The march of monopoly must be arrested in the United States and Mexico. A New England company has obtained from Mexico eighteen millions of acres in lower California. All over the world the curse of land monopoly flourishes undisturbed. The natural result of landlordism everywhere is already foreshadowed in this country by the example of William Scully in Illinois. The Chicago Tribune one year ago devoted four columns to the career of Scully, a resident of London, who owns large tracts of American land, and has introduced the Irish landlord system in managing his American property. The Tribune said:

Scully is one of the chief figures among the alien proprietors of American soil, and has introduced the meanest features of the worst forms of Irish landlordism on his estates in this country. He has acquired in the neighborhood of 90,000 acres of land in Illinois alone, at a merely nominal figure -50 cents to $1 per acre, as a rule. His career as an Irish landlord was a history of oppression and extortion, that was appropriately finished by a bloody encounter with his tenants. He was tried and acquitted on the charge of double murder, but became so unpopular that in 1850 he sold most of his Irish property, and has since devoted himself to building up a landlord system in Illinois, Kansas, Nebraska, and other States. He made entries of the public domain through the medium of the land warrants issued to Mexican war soldiers, which he purchased at the rate of 50 cents per acre. In Logan County, Ill., alone, he has 40,000 to 45,000 acres. It is the almost universal testimony that Scully's rule in that county has reduced 250 tenants and their families to a condition approaching serfdom. Furthermore, Scully pays no taxes, the tenants signing ironclad agreements to assume the same, but they are required to pay to Scully's agents the tax money at the same time as the rentals the 1st of January of each year; whereas, the agent need not turn over the taxes to the county treasurer until about June 10 following. It is suggested that Scully probably makes a handsome percentage on the tax money remaining in his hands for five months. It is also shown that a great deal of this alien's land entirely escapes taxation, thus increasing the burden on other property holders; that he takes the most extraordinary precautions to secure his rent, executing a cast iron lease, with provisions that mortgage the tenant's all, scarcely allowing his soul to escape, and making it compulsory for small grain to be sold immediately after harvest, no matter what may be the condition of the market; that grain dealers are notified not to buy of the tenants until Scully's rent is paid; in short, that Scully has founded a land system so exacting that it is only paralleled in

Ireland, and rules his tenantry so despotically that few can be induced to tell the story of their wrongs, justly feeling that it would involve ruin to them."
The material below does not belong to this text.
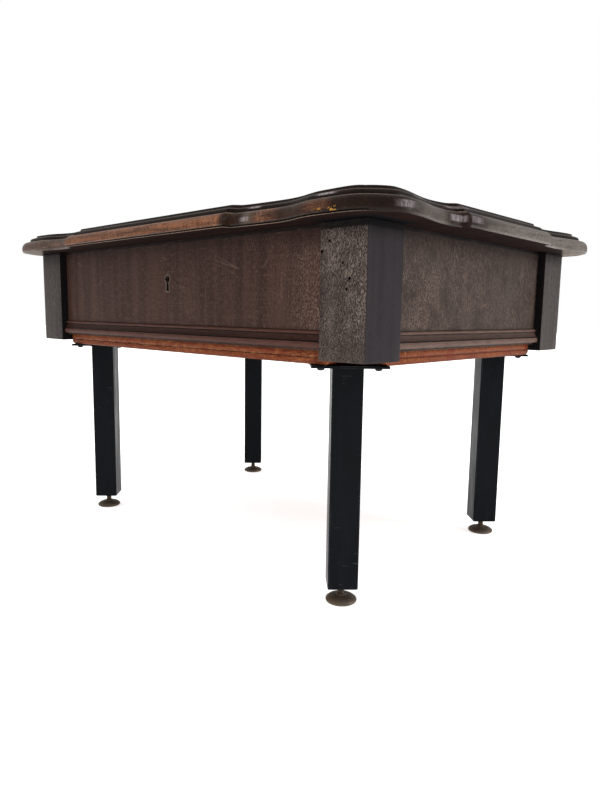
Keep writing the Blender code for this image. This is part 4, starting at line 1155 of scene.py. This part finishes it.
def make_world():
    """Even white light from all round; the camera sees it as pure white."""
    world = bpy.data.worlds.new("studio")
    bpy.context.scene.world = world
    world.use_nodes = True
    tree = world.node_tree
    light = tree.nodes["Background"]
    seen = tree.nodes.new("ShaderNodeBackground")
    for node, colour, strength in ((light, (1.0, 0.99, 0.975, 1.0), 0.45), (seen, (1.0, 1.0, 1.0, 1.0), 1.0)):
        node.inputs["Color"].default_value = colour
        node.inputs["Strength"].default_value = strength
    path = tree.nodes.new("ShaderNodeLightPath")
    mix = tree.nodes.new("ShaderNodeMixShader")
    tree.links.new(path.outputs["Is Camera Ray"], mix.inputs[0])
    tree.links.new(light.outputs[0], mix.inputs[1])
    tree.links.new(seen.outputs[0], mix.inputs[2])
    tree.links.new(mix.outputs[0], tree.nodes["World Output"].inputs["Surface"])


def place_light(data, place, target):
    lamp = bpy.data.objects.new(data.name, data)
    bpy.context.scene.collection.objects.link(lamp)
    lamp.location = place
    lamp.rotation_euler = (Vector(target) - Vector(place)).to_track_quat("-Z", "Y").to_euler()
    return lamp


def make_lights():
    """A broad, even sky that lights the floor all the way out, and a window-like lamp to the right."""
    sky = bpy.data.lights.new("sky", "SUN")
    sky.energy = 3.5
    sky.angle = radians(110)
    place_light(sky, (-0.4, -0.6, 3.0), (0, 0, 0)).visible_glossy = False
    window = bpy.data.lights.new("window", "AREA")
    window.shape = "RECTANGLE"
    window.size, window.size_y = 0.8, 0.9
    window.energy = 26
    window.color = (0.95, 0.97, 1.0)
    place_light(window, (2.2, 1.0, 1.05), (0.3, -0.1, 0.42))


def make_camera():
    """A wide view from close to the front-right corner, with the eye a little lower than the lid."""
    place, lens = (0.7079, -0.7219, 0.3345), 28.32
    yaw, pitch, roll = (radians(angle) for angle in (43.12, 7.817, 0.863))
    turn = Matrix.Rotation(yaw, 4, "Z") @ Matrix.Rotation(pi / 2 - pitch, 4, "X") @ Matrix.Rotation(roll, 4, "Z")
    data = bpy.data.cameras.new("camera")
    data.lens = lens
    data.sensor_width = 36.0
    data.clip_start = 0.01
    camera = bpy.data.objects.new("camera", data)
    bpy.context.scene.collection.objects.link(camera)
    camera.matrix_world = Matrix.Translation(place) @ turn
    bpy.context.scene.camera = camera


make_camera()
make_floor()
make_world()
make_lights()
bpy.context.scene.view_settings.view_transform = "Standard"
make_posts()
finish_panels()
make_mouldings()
make_board()
make_lining()
make_leg_details()
make_screws()
make_feet()
make_rails()
make_beads()
make_glass()
make_fittings()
Much sympathy has been excited by the reports of cruel evictions in Ireland, to gratify the merciless avarice of landlords, and for the justice of these reports we need not depend on Irish testimony alone. American travellers have told enough, and the London Standard of Jan. 18 says: "Some of this winter's evictions have been inhuman spectacles, fit only for a barbarous country and a barbarous age."

There is nothing intrinsically wrong in the relation of landlord and tenant, which should excite a prejudice against the landlord; on the contrary, many landlords have been a blessing to the communities in which they lived; but our land system is a conspicuous part of a grandly false social system based on pure selfishness, which makes all men jealous competitors, and destroys the spirit of fraternity.

Our social system tends ever to make the rich richer and the poor poorer, and the struggle in Ireland is but the forerunner of a movement that will extend around the globe. Is there no remedy for the evils? Indeed there is! Sixty years of thought have made me familiar with the evils and the remedies. Some of the remedies are coming to the front at present. All will in time be presented in the JOURNAL OF MAN.

Land reform is but one of the great measures that progress demands. The first and greatest is a PERFECT EDUCATION for all, moral and industrial. The second is SPIRITUAL RELIGION. The third is JUSTICE TO WOMAN. The fourth, which is JUSTICE IN LEGISLATION, includes land reform, financial reform, and many other reforms. The fifth is INDUSTRIAL CO-OPERATION. The sixth is

TEMPERANCE.

The first reform includes all the others. The second would ultimately bring all things right, and so would the third in a longer lapse of time.

ANTHROPOLOGY is the intellectual guidance into all reforms, and therefore should precede all. Hence it is the leading theme of this Journal.

The Sinaloa Colony.

MANKIND Would be one family or group of families, if the principles of Jesus could be imparted to the human race. But the robber races that occupy this globe at present are intensely hostile in feeling to that life of Christian love which is commanded in the books which they honor with their lips.

The so-called civilized races of to-day are as intensely barbarian at heart, notwithstanding the superficial varnish of literary civilization, as the hordes of Attila and Genghis Khan. Witness the attitude of Germany and France (the great exemplars of literary civilization), each eagerly preparing for a deadly conflict.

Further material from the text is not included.